DATA SEGMENT

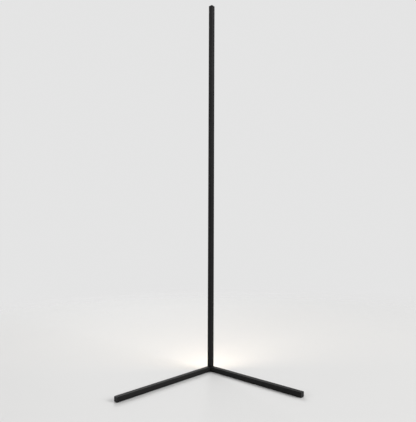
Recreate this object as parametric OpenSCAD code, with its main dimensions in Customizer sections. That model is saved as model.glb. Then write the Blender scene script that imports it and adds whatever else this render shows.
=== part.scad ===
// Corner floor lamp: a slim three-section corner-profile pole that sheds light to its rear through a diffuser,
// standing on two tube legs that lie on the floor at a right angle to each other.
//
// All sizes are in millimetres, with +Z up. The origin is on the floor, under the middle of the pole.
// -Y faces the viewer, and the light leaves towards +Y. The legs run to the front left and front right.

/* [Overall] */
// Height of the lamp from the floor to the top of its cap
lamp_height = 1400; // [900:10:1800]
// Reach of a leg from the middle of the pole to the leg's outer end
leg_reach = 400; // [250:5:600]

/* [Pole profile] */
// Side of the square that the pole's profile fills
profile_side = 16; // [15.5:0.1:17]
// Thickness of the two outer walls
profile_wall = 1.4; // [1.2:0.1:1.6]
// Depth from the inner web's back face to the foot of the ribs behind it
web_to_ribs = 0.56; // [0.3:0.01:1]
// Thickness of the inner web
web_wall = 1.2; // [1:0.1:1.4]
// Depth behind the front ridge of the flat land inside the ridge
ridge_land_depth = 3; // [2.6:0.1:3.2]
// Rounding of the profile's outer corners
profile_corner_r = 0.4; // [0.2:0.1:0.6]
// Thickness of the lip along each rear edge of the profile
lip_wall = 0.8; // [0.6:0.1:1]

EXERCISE
Extract the data in full. Keep it word for word.

SOLUTION TO THE PROBLEM
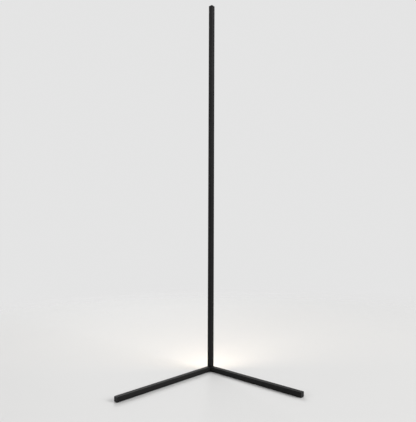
Recreate this object as parametric OpenSCAD code, with its main dimensions in Customizer sections. That model is saved as model.glb. Then write the Blender scene script that imports it and adds whatever else this render shows.
=== part.scad ===
// Corner floor lamp: a slim three-section corner-profile pole that sheds light to its rear through a diffuser,
// standing on two tube legs that lie on the floor at a right angle to each other.
//
// All sizes are in millimetres, with +Z up. The origin is on the floor, under the middle of the pole.
// -Y faces the viewer, and the light leaves towards +Y. The legs run to the front left and front right.

/* [Overall] */
// Height of the lamp from the floor to the top of its cap
lamp_height = 1400; // [900:10:1800]
// Reach of a leg from the middle of the pole to the leg's outer end
leg_reach = 400; // [250:5:600]

/* [Pole profile] */
// Side of the square that the pole's profile fills
profile_side = 16; // [15.5:0.1:17]
// Thickness of the two outer walls
profile_wall = 1.4; // [1.2:0.1:1.6]
// Depth from the inner web's back face to the foot of the ribs behind it
web_to_ribs = 0.56; // [0.3:0.01:1]
// Thickness of the inner web
web_wall = 1.2; // [1:0.1:1.4]
// Depth behind the front ridge of the flat land inside the ridge
ridge_land_depth = 3; // [2.6:0.1:3.2]
// Rounding of the profile's outer corners
profile_corner_r = 0.4; // [0.2:0.1:0.6]
// Thickness of the lip along each rear edge of the profile
lip_wall = 0.8; // [0.6:0.1:1]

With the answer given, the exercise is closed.